2. The Associated Press vs. Fairey
Photograph: Mannie Garcia – 2006 (via The New York Times); Poster: Shephard Fairey – 2008 (via Wikipedia)
Famous street artist Shephard Fairey created the Hope poster during President Obama’s first run for presidential election in 2008. The design rapidly became a symbol for Obama’s campaign, technically independent of the campaign but with its approval. In January 2009, the photograph on which Fairey allegedly based the design was revealed by the Associated Press as one shot by AP freelancer Mannie Garcia — with the AP demanding compensation for its use in Fairey’s work. Fairey responded with the defense of fair use, claiming his work didn’t reduce the value of the original photograph.
The artist and the AP press came to a private settlement in January 2011, part of which included a split in the profits for the work.
Though there wasn’t a court case and an actual verdict, this case created a lot of discourse around the value of work in these copyright battles. It’s unlikely that Garcia’s work could have ever reached the level of fame it did, if not for Fairey’s poster. Garcia himself stated he was “so proud of the photograph and that Fairey did what he did artistically with it, and the effect it has had,” but still had a problem with the fact that Fairey took the image without permission and without credit for it’s originator.
Credit, credit, credit! On 99designs you cannot use licensed work — but in the right circumstances you can use stock imagery. When doing so, make sure everyone knows the source.
3. Cariou vs. Prince
Photograph: Patrick Cariou – 2000; Adaptation: Richard Prince – 2008 (both viaartnet)
Richard Prince is a well known appropriation artist — one who transforms the work of others to create new meaning in his own work. For an exhibition in the Gagosian Gallery, Prince appropriated 41 images from a photography book by French photographer Patrick Cariou, claiming fair use that he created new meaning out of the photographs. Cariou argued that it wasn’t fair use, but copyright infringement.
A judge ruled in favor for Cariou in 2011, claiming the changes made to Cariou’s photographs weren’t significant enough to constitute a change in meaning — fair use. Following appeal, the original decision in this case was overturned and the judge ruled in favor of Prince for the majority of the works in dispute, claiming that Prince’s work transformed the work in the way that it was aesthetically different, and thus acceptable under the argument of fair use.

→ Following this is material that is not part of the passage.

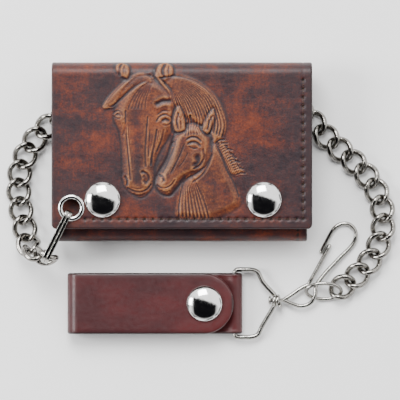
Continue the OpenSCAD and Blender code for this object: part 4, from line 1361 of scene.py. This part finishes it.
@dataclass
class Chain:
    """The chain: links on the table along a route of headings, and three that hang from the ring."""

    start: tuple[float, float] = (-65.6, -32.0)
    heading: float = 104.0
    runs: tuple = (
        (1, -4), (1, -6), (3, -14), (1, -12), (3, -16), (8, 3), (4, -17), (1, 7), (1, 4), (1, -2), (1, -8),
        (1, -13), (3, -16), (1, -14), (1, -11), (1, -10),
    )
    hang: tuple = ((-54, -43.7, 18.7), (-59.9, -43.1, 13.6), (-63.4, -41, 7.9))
    rolls: tuple = (-56, 63, -1)
    curb: Curb = field(default_factory=Curb)

    def __post_init__(self) -> None:
        """Works out each link's heading and middle: half a pitch along each of two headings."""
        turns = np.concatenate([[t] * n for n, t in self.runs])
        self.headings = np.radians(self.heading + np.concatenate([[0], np.cumsum(turns)]))
        half = self.curb.pitch / 2 * np.stack([np.cos(self.headings), np.sin(self.headings)], 1)
        steps = half[:-1] + half[1:]
        self.middles = np.array(self.start) + np.vstack([[0, 0], np.cumsum(steps, 0)])
        self.height = 2.54076
        self.first_joint = self.middles[0] - half[0]

    def lying_link(self, i: int) -> tuple[Array, list[Array]]:
        """Link number i where it lies on the table."""
        points, faces = self.curb.link()
        c, s = math.cos(self.headings[i]), math.sin(self.headings[i])
        turned = points @ np.array([[c, s, 0], [-s, c, 0], [0, 0, 1.0]])
        return turned + np.array([*self.middles[i], self.height]), faces

    def hung_link(self, a: Array, b: Array, roll: float) -> tuple[Array, list[Array]]:
        """Link whose length points from a to b, rolled about that line."""
        points, faces = self.curb.link()
        d = b - a
        x = d / np.linalg.norm(d)
        level_side = unit(np.cross([0, 0, 1.0], x)[None])[0]
        over = np.cross(x, level_side)
        r = math.radians(roll)
        y = level_side * math.cos(r) + over * math.sin(r)
        z = -level_side * math.sin(r) + over * math.cos(r)
        return points @ np.stack([x, y, z]) + (a + b) / 2, faces

    def nodes(self) -> list[tuple[str, range]]:
        """CAD node and the links it holds."""
        out = [(f"link_{i + 1:02d}", range(i, i + 1)) for i in range(7)]
        out += [("hidden_links_1", range(7, 11)), ("hidden_links_2", range(11, 14))]
        out += [("hidden_links_3", range(14, 18)), ("hidden_links_4", range(18, 21))]
        return out + [(f"link_{i + 1:02d}", range(i, i + 1)) for i in range(21, 33)]

    def build(self, dresser: Dresser) -> None:
        """Builds every link."""
        for node, numbers in self.nodes():
            shape = Shape()
            for i in numbers:
                points, faces = self.lying_link(i)
                shape.add(points, *faces)
            dresser.dress(shape.object("curb_" + node), Finish.CHAIN, [node], node)
        ends = [np.array(p) for p in self.hang] + [np.array([*self.first_joint, self.height])]
        shape = Shape()
        for a, b, roll in zip(ends[:-1], ends[1:], self.rolls):
            points, faces = self.hung_link(a, b, roll)
            shape.add(points, *faces)
        dresser.dress(shape.object("curb_ring_links"), Finish.CHAIN, ["ring_links"], "ring_links")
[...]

The initial ruling in this case in favor of Cariou has created huge divisions in the artistic community. It brings up questions about artistic intent and the subjectivity of art, asking “who was this judge to determine whether or not the appropriated artwork had enough meaning to be considered fair use” when the art could be interpreted differently by each person who viewed it. The reversal brings into question the original greel concept of intellectual copyright.
Imitation vs. inspiration
Don’t be a designer who creates work too close to that of another. You have to make sure you are creating something original and not derivative.
4. Modern Dog Design vs. Target Corporation
Illustrations: Modern Dog – 2008; T-shirt: Target (both via Business Insider)
Seattle design firm Modern Dog utilized a series of sketches of dogs in their compendium put out by Chronicle Books in 2008. The firm alleges that illustrations from that design have been used in a T-shirt produced by Disney/Target for sale, and filed a lawsuit in 2011.
TBD. There hasn’t been a decision yet in this case but Modern Dog has been campaigning online pretty heavily for publicity and funds to help with its legal fees over the issue.
The Modern Dog case has brought to light a question burning in the mind of many designers and artists — what happens if a major corporation with many more resources than me, utilizes my artwork for profit? Modern Dog was recently forced to sell their studio to cover the legal costs associated with this battle, so it’s turning into a very extreme situation for them. We’ll have to keep an eye out for how this progressed and continues to change the conversation around this issue.
Always defend your designs. Regardless of who you’re going up against — if you think your design is in the right, then make it known.